Tintagel
Southern Turkey Kilns
Britain AD: King Arthur’s Britain
At Tintagel, on the Atlantic coast of Cornwall, there is a rugged promontory. This dramatic site has long been associated with the Dark Age warrior, King Arthur. I think this is one of the most romantic places in Britain. And I’m not surprised that Arthur is supposed to have been conceived in a castle here. The trouble is, those dramatic ruins are 13th-century and have nothing whatsoever to do with Arthur or with Camelot.
King Arthur first became associated with Tintagel when the author Jeffrey of Monmouth wrote a version of a legend in which King Arthur is born here.
The Earl of Cornwall decided to build an Arthurian-style castle on the headland.
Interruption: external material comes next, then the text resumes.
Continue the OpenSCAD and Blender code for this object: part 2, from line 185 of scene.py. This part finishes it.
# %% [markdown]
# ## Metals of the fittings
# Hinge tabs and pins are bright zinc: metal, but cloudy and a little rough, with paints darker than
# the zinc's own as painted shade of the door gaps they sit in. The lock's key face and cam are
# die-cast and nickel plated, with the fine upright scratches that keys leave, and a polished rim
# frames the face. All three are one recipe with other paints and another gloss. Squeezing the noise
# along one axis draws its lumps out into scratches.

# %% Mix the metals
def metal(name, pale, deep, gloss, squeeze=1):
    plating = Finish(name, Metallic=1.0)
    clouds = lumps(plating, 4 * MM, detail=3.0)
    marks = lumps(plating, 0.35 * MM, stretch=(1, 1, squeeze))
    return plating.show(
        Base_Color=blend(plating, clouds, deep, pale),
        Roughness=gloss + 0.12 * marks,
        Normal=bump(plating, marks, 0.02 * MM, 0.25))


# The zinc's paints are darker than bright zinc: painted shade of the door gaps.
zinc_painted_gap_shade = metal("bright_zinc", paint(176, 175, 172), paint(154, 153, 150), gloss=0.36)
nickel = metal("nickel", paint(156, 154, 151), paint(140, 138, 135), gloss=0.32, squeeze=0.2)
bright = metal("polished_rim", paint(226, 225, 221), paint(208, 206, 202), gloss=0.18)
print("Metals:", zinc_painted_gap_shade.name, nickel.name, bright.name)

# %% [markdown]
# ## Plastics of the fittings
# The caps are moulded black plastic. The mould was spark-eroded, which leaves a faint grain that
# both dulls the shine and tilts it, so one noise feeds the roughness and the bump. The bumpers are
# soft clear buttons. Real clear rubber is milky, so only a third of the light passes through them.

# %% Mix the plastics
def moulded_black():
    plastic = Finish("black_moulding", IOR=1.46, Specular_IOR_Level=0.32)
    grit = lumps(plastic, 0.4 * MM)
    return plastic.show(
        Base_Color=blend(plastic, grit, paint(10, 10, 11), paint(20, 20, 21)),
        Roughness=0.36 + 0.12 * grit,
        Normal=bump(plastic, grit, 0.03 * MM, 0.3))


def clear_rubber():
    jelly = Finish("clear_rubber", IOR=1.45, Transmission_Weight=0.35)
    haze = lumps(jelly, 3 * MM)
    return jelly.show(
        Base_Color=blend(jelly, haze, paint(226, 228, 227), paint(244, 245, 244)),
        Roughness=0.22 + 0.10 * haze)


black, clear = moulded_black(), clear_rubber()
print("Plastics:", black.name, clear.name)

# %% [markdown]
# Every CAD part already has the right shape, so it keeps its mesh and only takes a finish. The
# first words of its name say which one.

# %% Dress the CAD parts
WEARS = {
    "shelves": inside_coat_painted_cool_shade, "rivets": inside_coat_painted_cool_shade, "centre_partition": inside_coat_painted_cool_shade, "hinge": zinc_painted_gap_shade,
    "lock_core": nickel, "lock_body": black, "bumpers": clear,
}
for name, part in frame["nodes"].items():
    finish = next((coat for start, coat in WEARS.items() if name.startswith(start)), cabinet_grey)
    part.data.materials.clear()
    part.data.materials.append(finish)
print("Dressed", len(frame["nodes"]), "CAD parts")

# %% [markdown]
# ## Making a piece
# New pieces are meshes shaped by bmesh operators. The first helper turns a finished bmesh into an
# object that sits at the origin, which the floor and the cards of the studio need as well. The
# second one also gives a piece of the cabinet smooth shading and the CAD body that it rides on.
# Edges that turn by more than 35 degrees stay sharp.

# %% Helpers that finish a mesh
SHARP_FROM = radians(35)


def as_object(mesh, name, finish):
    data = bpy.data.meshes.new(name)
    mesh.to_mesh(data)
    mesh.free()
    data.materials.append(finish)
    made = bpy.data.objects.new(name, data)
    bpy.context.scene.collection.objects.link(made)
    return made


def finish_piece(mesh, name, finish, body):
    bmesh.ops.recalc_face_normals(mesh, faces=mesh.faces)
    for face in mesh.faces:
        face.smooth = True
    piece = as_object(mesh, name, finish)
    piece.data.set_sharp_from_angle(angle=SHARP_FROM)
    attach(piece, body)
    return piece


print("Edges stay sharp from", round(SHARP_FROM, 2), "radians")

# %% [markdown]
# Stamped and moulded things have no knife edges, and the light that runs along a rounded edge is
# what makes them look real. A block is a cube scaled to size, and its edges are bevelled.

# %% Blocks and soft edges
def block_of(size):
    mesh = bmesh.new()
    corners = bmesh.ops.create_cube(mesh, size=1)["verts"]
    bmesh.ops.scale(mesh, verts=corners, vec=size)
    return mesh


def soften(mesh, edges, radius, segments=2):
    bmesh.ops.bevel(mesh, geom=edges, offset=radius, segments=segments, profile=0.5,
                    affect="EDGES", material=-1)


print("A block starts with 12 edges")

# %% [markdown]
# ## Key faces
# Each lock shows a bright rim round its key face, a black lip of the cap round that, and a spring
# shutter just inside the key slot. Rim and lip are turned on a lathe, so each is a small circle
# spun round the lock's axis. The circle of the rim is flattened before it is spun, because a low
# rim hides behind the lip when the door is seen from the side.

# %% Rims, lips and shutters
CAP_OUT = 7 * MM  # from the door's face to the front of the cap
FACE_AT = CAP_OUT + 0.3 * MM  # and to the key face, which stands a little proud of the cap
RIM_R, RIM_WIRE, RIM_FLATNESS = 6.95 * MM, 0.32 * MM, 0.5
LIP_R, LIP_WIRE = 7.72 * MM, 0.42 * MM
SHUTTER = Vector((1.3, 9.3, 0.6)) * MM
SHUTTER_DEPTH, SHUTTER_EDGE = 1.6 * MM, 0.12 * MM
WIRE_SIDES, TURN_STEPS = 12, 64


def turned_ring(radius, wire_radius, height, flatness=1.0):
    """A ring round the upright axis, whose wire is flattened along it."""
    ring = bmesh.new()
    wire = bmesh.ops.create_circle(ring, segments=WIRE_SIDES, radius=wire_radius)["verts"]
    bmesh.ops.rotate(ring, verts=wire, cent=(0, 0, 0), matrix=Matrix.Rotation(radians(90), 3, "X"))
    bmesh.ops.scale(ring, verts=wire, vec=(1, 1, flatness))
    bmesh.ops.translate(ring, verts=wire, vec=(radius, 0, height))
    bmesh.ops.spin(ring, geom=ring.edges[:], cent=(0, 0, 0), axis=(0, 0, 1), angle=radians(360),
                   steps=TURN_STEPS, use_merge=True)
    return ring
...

Tourists have been coming here ever since to catch a glimpse of Camelot. However, the Dark Age story of Tintagel is far more exciting.
Excavations have shed new light on Britain’s ancient contacts with the rest of the world. Charles Thomas explains.
Charles Thomas “This is the classic way to see it, to approach it. We’ve got the island, that neck. You can see most of the important parts. You can see the summit there.”
Charles Thomas “In the early 1980s, there was a fairly dramatic fire here. The whole of the top of the plateau caught fire. The grass burnt, even the roots. They then had a unique opportunity to examine two or three acres. The top was covered with the remains of footings of little huts. 20 or 30 rectilinear buildings. The thought that these were all mediaeval. We now know they’re post-Roman. We’ve investigated 10% of the top of the island. We found the pottery were still recognisable as post-Roman imported pottery. Something had been taking place at the top on a big scale.”
At the very location where writers imagined a Dark Age King being born, modern archaeology had found the remains of a large settlement, dated to the middle of the Dark Ages. And this was not all. Trampled amongst the remains of the buildings where thousands of shards of intriguing pottery.
Charles Thomas “The finds are extraordinary, because there were large quantities of wheel-made pottery. None was the same as we get in Roman Britain. And none of it could conceivably have been produced here in post-Roman times.”
Archaeologists thought the pottery looked Mediterranean in origin. To be certain, they had it analysed by David Williams at Southampton University.
David Williams “What I did with colleagues is to make a thin section of part of the actual pot, stick it on to a glass slide and grind it down so it’s terribly thin. When you put it under the microscope, you can see the minerals and rock fragments in the clay of the vessel, and they will actually reflect what type of geological area the clay came from.”
So if I look through this at that slide in there… Lots of white bits and three pinky things, yeah.
David Williams “That’s serpentine. That isn’t a common mineral at all. You do get examples of serpentine in the Mediterranean, in western Cyprus and they also occur just across the coast in southern Turkey. There’s a whole string of kilns around there. When we compared it with the Tintagel pottery, it’s almost a dead ringer.”
David discovered that the Tintagel pottery had been made in one of a series of enormous kiln sites in southern Turkey. So much pottery was produced here that is still lies in huge piles by the side of the road today.
David Williams “These are thick, sturdy vessels that were made for the buffeting of sea transportation. They were very heavy indeed.”
These heavy-duty pots were used for transporting goods such as olive oil and wine around the Mediterranean. A ship that visited Tintagel may well have started from Turkey, perhaps pick up further cargoes, tableware, micaceous jars, across to the Peloponnese, then more amphorae, then took Carthage, were possibly it picked up North African Olive-oil amphorae, plus the African tablewares, then possibly through the Straits of Gibraltar to Tintagel.
David Williams “The big containers are really the Coca-Cola tins of their period. If these are at Tintagel, they don’t last forever. When some idiot drops it, it’s shattered. Even so, you can say this is a group of pottery from the Mediterranean which got here in some such period as 530 to 560.”